Tailwinds from gold prices
Historically gold loan companies have seen higher growth during periods of rising gold prices. Rising gold prices prompt borrowers to use this lending avenue more as they get better value for their jewellery. Companies to get leeway on their LTV to increase lending.
When gold prices rose at a 12% CAGR between 2017 and 2019, Muthoot and Manappuram managed a 6-18% CAGR in their loan books aided by 3-4% growth in gold holdings (tonnes) with the rest coming from prices. Their LTV (loan to value ratio) remained constant at about 65-67%
Below is a snapshot of their gold holdings (tonnes) and AUM growth in the last 5 years.

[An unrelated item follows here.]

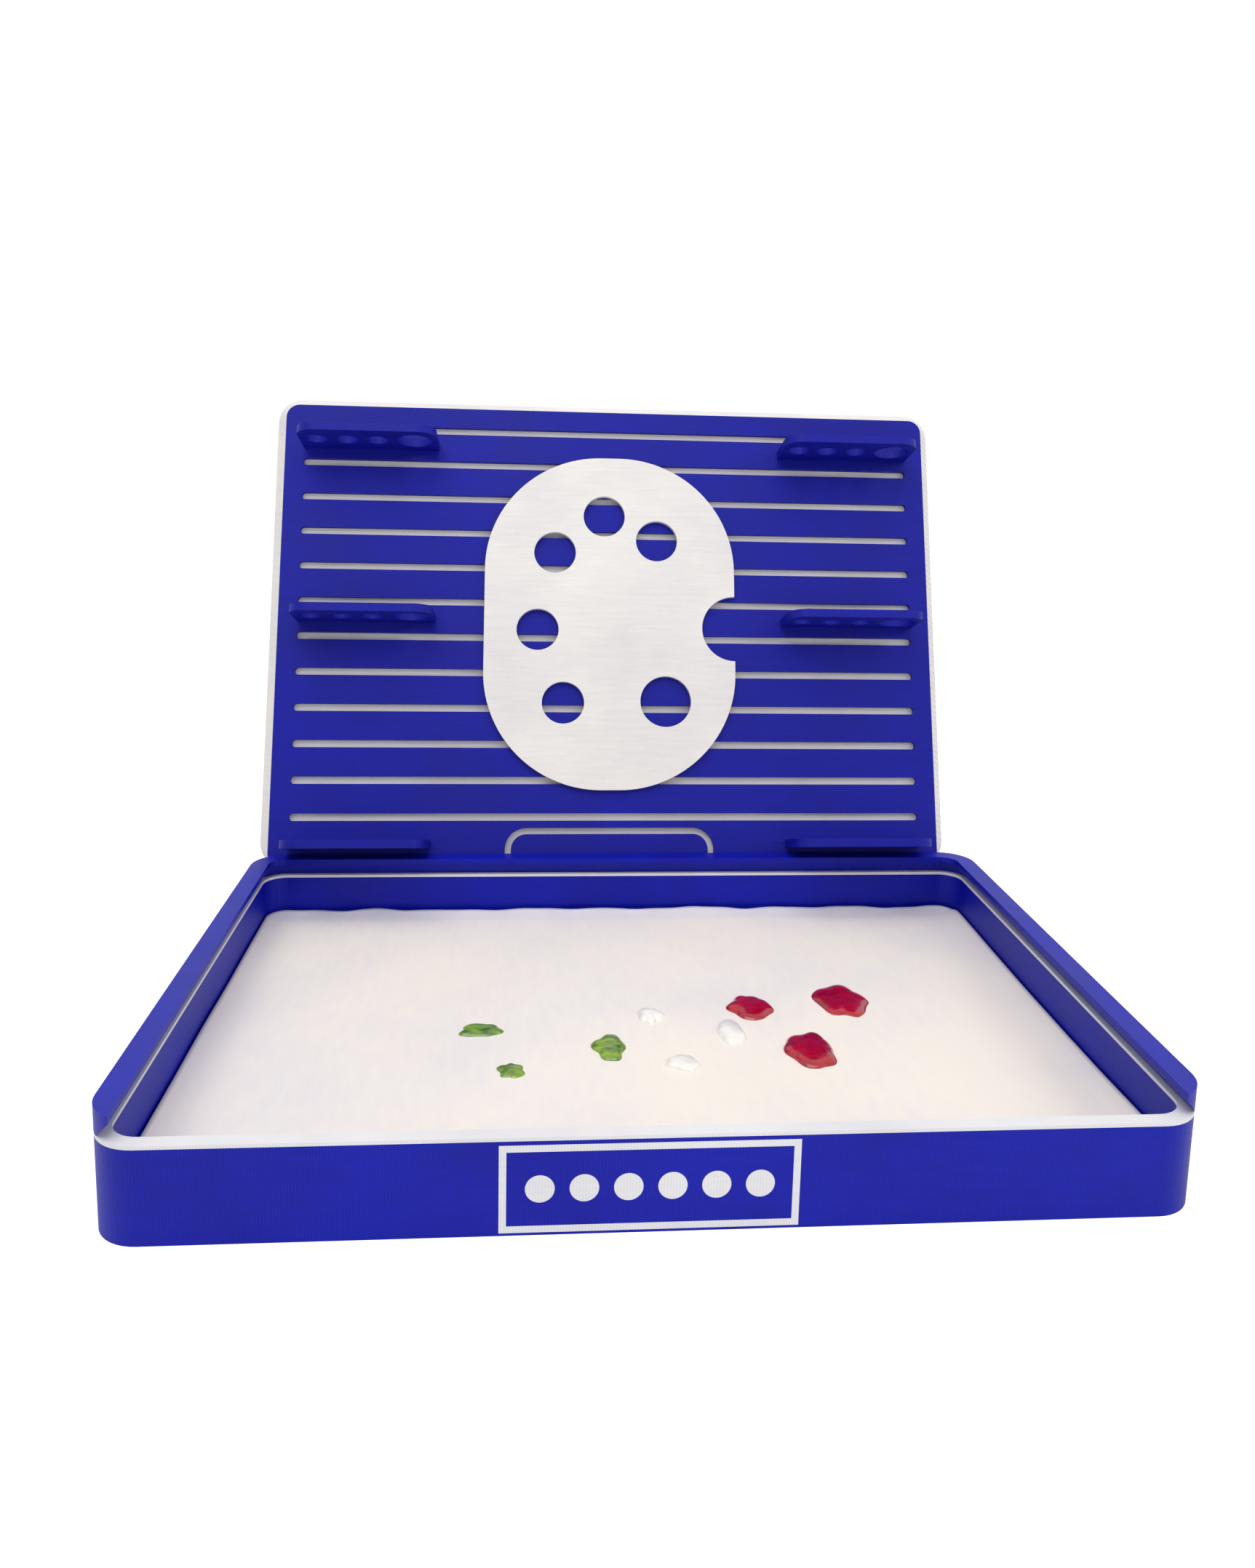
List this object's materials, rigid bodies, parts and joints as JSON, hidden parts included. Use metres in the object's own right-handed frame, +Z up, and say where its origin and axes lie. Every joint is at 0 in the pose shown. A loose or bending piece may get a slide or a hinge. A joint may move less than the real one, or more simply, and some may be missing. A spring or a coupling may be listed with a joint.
{
  "type": "wet palette",
  "caption": "Shallow two-colour printed tray with dovetail rails, wet pad and palette sheet, its sliding lid stood up behind with brush holder tabs",
  "frame": {"origin": "centre of the tray's underside", "axes": "+X to the right along the tray's long side, +Y to the back where the lid stands, +Z up"},
  "size_m": [0.2309, 0.2169, 0.1704],
  "materials": {
    "blue_print": "satin printed layers",
    "white_print": "satin printed layers",
    "wet_sponge": "damp",
    "damp_paper": "damp matt",
    "green_paint": "wet gloss",
    "red_paint": "wet gloss",
    "white_paint": "wet gloss"
  },
  "bodies": {
    "tray": {"tray_shell": "blue_print", "rim_band": "white_print", "lid_rail": "blue_print", "stand_bracket_left": "blue_print", "stand_bracket_right": "blue_print", "label_frame": "white_print", "label_dot_1": "white_print", "label_dot_2": "white_print", "label_dot_3": "white_print", "label_dot_4": "white_print", "label_dot_5": "white_print", "label_dot_6": "white_print"},
    "pad": {"absorbent_pad": "wet_sponge"},
    "sheet": {"palette_sheet": "damp_paper", "green_paint_1": "green_paint", "green_paint_2": "green_paint", "green_paint_3": "green_paint", "red_paint_1": "red_paint", "red_paint_2": "red_paint", "red_paint_3": "red_paint", "white_paint_1": "white_paint", "white_paint_2": "white_paint", "white_paint_3": "white_paint"},
    "lid": {"lid_plate": "white_print", "lid_panel": "blue_print", "grip_inset": "blue_print", "lid_emblem": "white_print", "brush_tab_top_left": "blue_print", "brush_tab_top_right": "blue_print", "brush_tab_middle_left": "blue_print", "brush_tab_middle_right": "blue_print", "brush_rest_left": "blue_print", "brush_rest_right": "blue_print"}
  },
  "joints": [
    {"name": "lid_lift", "type": "slide", "parent": "tray", "child": "lid", "axis": [0, 0.3239, 0.9461], "range_m": [0, 0.055]},
    {"name": "pad_lift", "type": "slide", "parent": "tray", "child": "pad", "axis": [0, 0, 1], "range_m": [0, 0.005]},
    {"name": "sheet_lift", "type": "slide", "parent": "pad", "child": "sheet", "axis": [0, 0, 1], "range_m": [0, 0.007]}
  ]
}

The brief spike in AUM in 2021 also coincided with rising gold prices post pandemic. While gold prices were muted for most part of 2021, they have been reviving recently on the back of rising inflation risks and geopolitical tensions. A sustained rise in gold prices has the potential to revive loan growth and add to the LTV cushion for both companies, which have seen flattish AUMs for the first three quarters of FY2022. Such a growth revival can help Manappuram recoup its valuations.
After the recent declines, the Manappuram Finance stock trades at 1.25X its book value, for an underlying loan book that combines 65% gold loans and 25% microfinance loans. Muthoot Finance remains much more expensive at 3X its book value with a 90% gold loan focus.
Tailwinds from higher gold prices have the potential to lift loan book growth and thus valuations for both players. For Manappuram though there could be an additional tailwind from the microfinance business normalising as economic activities get back to usual levels post the third wave of the pandemic.
There’s already plenty of evidence that the third wave of Covid is rapidly receding across India. What’s more, with the fear factor surrounding the pandemic receding, the adverse impact on business and consumer sentiment is fading fast. Top microfinance players have seen AUM growth of 7-9% in Q3FY22 with returning new customer acquisitions while collections have normalised to 98-99% levels.
Manappuram has already provided for its NPAs so far in the microfinance business and a return to normalcy for this business could restore loan growth and help its battered valuations recover. Asirvad is already the 3rd largest MFI in India and post pandemic survivors are likely to emerge stronger.
If the tailwinds play out as expected, the steep valuation divergence between Muthoot and Manappuram could significantly narrow with the latter recouping returns and improving its valuations.